Walesa has held no official posts since his 1990-1995 presidency and is no longer a unifying figure in his own country.
But he remains a well-known voice of authority abroad, where he gives numerous lectures, which now more than ever focus on the Ukrainian cause.
"We must help Ukraine with all our might," said Walesa, who admitted to feeling "remorse" about his past decisions regarding his country's neighbour.
"When I was president, I had a simple idea: We (Poland and Ukraine) would join the European Union and NATO together," he explained.
Fearing that this might jeopardise Poland's membership of the bloc, however, he decided to keep the plan secret until he had won a second term.
"I lost the presidential election and the whole thing fell through," he said.
"I should have acted sooner."
- 'Neither Putin nor Stalin' -
The bloodiest conflict on European soil since the Second World War, the war in Ukraine, triggered by the Russian invasion of February 24, 2022, enters its fifth year on Tuesday.
Russians and Ukrainians have been negotiating since 2025 for a cessation of hostilities, under the impetus of Donald Trump, which has so far been in vain.

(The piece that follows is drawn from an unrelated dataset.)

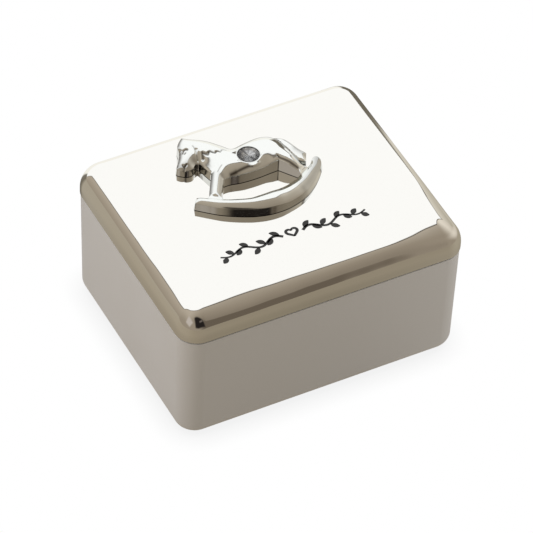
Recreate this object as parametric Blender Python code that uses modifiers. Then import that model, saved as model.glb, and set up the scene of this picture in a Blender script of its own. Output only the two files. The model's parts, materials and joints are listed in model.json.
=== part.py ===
"""Keepsake box for a lock of hair: a hinged die-cast box, lined, with a rocking horse on its lid.

The origin is the centre of the underside. +X runs along the box, -Y is its front, +Z is up.
"""

import math
from collections import Counter

import bmesh
import bpy
import numpy as np
from mathutils import Matrix, Vector
from mathutils.geometry import delaunay_2d_cdt

# Outer form of the box
BOX_LENGTH = 0.0550
BOX_DEPTH = 0.0451
BOX_HEIGHT = 0.0300
LID_HEIGHT = 0.00609
CORNER_RADIUS = 0.0041
CORNER_SHRINK = 0.7
LID_EDGE_RADIUS = 0.0051
BASE_EDGE_RADIUS = 0.0026
BASE_STEP = 0.00014
BASE_DRAFT = 0.00028

# Castings
WALL = 0.0018
BASE_FLOOR = 0.0016
LID_ROOF = 0.0016
LID_ROOF_CHAMFER = 0.0017
FLOOR_CHAMFER = 0.0003
SMALLEST_RADIUS = 0.0003

# Clearances
SEAM_GAP = 0.0003
SOFT_GAP = 0.0003
HARDWARE_GAP = 0.0001
PIN_CLEARANCE = 0.00008

# Felt under the box
FELT_BORDER = 0.0040
FELT_THICKNESS = 0.0005
FELT_PROUD = 0.0003

# Lining
LINING_THICKNESS = 0.0010
LINING_LIP = 0.0012
FLOOR_PAD_THICKNESS = 0.0020
LID_CARD_THICKNESS = 0.0005
LID_PAD_THICKNESS = 0.0011
LID_PAD_BORDER = 0.0012
PAD_EDGE = 0.0004

# Hinge
HINGE_LENGTH = 0.0140
HINGE_KNUCKLES = 5
BARREL_RADIUS = 0.0009
PIN_RADIUS = 0.0004
PIN_END = 0.0002
LEAF_THICKNESS = 0.00045
LEAF_STEP = 0.00005
LEAF_RELIEF = 0.0001
BASE_LEAF_HEIGHT = 0.0030
LID_LEAF_HEIGHT = 0.0018
GROOVE_ANGLE = math.radians(52)
GROOVE_RELIEF = 0.0001

# Hinge screws
SCREW_MARGIN = 0.0025
SCREW_SHANK_RADIUS = 0.00040
SCREW_HEAD_RADIUS = 0.00075
SCREW_HEAD_HEIGHT = 0.00035
SCREW_SKIN = 0.00045

# Rocking horse, whose outlines below are drawn in millimetres for a figure 25 mm long
DRAWN_LENGTH = 25.0
HORSE_LENGTH = 0.0250
HORSE_BACK_MARGIN = 0.00025
HORSE_SHIFT = -0.00105
HORSE_WALL = 0.0022
HORSE_CREST = 0.0036
HORSE_ROUNDING = 0.0030
ROCKER_WALL = 0.00125
ROCKER_CREST = 0.0028
ROCKER_ROUNDING = 0.0016
TAIL_WALL = 0.0012
TAIL_CREST = 0.0021
TAIL_ROUNDING = 0.0011
STUD_RADIUS = 0.0007
STUD_CLEARANCE = 0.0003
STUD_PLACES = ((2.4, 7.4), (-4.6, -2.7))
NUT_RADIUS = 0.0020
NUT_THICKNESS = 0.0004
STUD_END = 0.00025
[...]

A political product of the Cold War, Walesa said he believes that since the collapse of the Soviet world, three opposing blocs "have been trying to take the lead in the world: the United States, Russia and China".
But, he argued, "if Russia conquers Ukraine, we can start learning Chinese and Russian. The United States will lose for good."
If, on the contrary, "we manage to defeat Russia, it will recover in 10 years and our grandchildren will have to fight Russia again."
In his view, Russia's aggression has its roots in the absence of democracy in a country whose "authorities, for centuries, have kept alive the idea that an external enemy threatens (them)".
"The problem with Russia lies neither in Putin nor in Stalin, but in a bad political system."